Vuk Uskoković
Department of Biomedical and Pharmaceutical Sciences, Chapman University, Irvine, CA 92618-1908, USA
Calcium phosphate is the most natural inorganic substitute of boney tissues. Yet, because of its ordinariness and specific weaknesses – e.g., low capacity for stable conjugation with active compounds, weak morphological control and a large propensity for aggregation - it has frequently been denounced as a material of the past. Its use is currently on the way to be reduced to the strengthening and osteoconductive component of tissue engineering constructs only. However, the structural complexity of calcium phosphates is immense and, especially in the nanoparticulate form, they are able to display an array of exciting properties that go beyond those for which they have been standardly known. These properties will be elaborated in this lecture and include the ability to achieve sustained and tunable drug release profiles; injectability; the osteogenic potential and the ability to inhibit osteoclastogenesis; usability for the intracellular delivery of bioactive compounds; antimicrobial activity; and processability into macroporous tissue engineering constructs.
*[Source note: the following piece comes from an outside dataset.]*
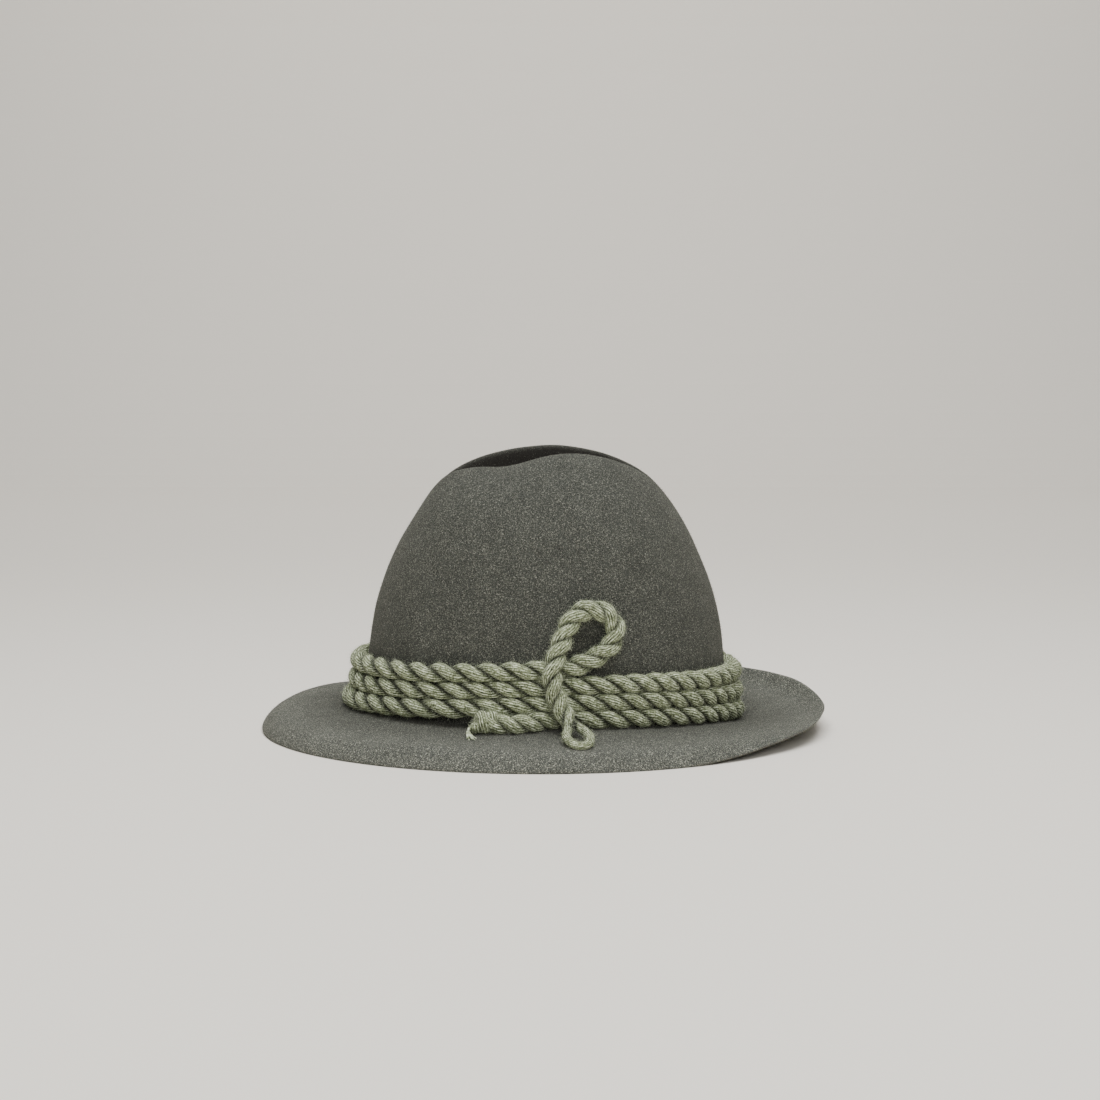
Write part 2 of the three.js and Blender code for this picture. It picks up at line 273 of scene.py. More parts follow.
class CordSettings(bpy.types.PropertyGroup):
    base: FloatVectorProperty(
        name="Wool",
        description="Main colour of the cord's wool",
        subtype="COLOR",
        default=linear("#88916f"),
    )
    # Partly the fibres' own tone, partly painted shade between the yarns and where the plies meet
    dark: FloatVectorProperty(
        name="Between yarns",
        description="Colour of the wool deep between the yarns",
        subtype="COLOR",
        default=linear("#25271a"),
    )
    # Also the painted highlight on the yarns' tops
    light: FloatVectorProperty(
        name="Loose fibres",
        description="Colour of the loose fibres on the cord",
        subtype="COLOR",
        default=linear("#e2e8cf"),
    )
    ply: FloatProperty(
        name="Ply",
        description="Diameter of each of the two plies",
        unit="LENGTH",
        default=6.5 * MM,
        min=2 * MM,
        max=8 * MM,
    )
    spread: FloatProperty(
        name="Ply offset",
        description="Distance of each ply's centre from the cord's centre",
        unit="LENGTH",
        default=2.3 * MM,
        min=1 * MM,
        max=4 * MM,
    )
    fuzz_length: FloatProperty(
        name="Fuzz length",
        description="Length of the longest loose fibres on the cord",
        unit="LENGTH",
        default=3.0 * MM,
        min=0.2 * MM,
        max=6 * MM,
    )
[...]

A precise design of materials based on calcium phosphate nanoparticles only is expected to lead to a new generation of materials for therapeutic and regenerative purposes. Such materials would make the use of expensive bone growth factors, antibiotics, viral vectors and polymers as viscous components unnecessary. They would be classifiable as socially aware materials due to their applicative elegancy, inexpensiveness,in situsynthesizability and easy transferability across the rich-poor gap.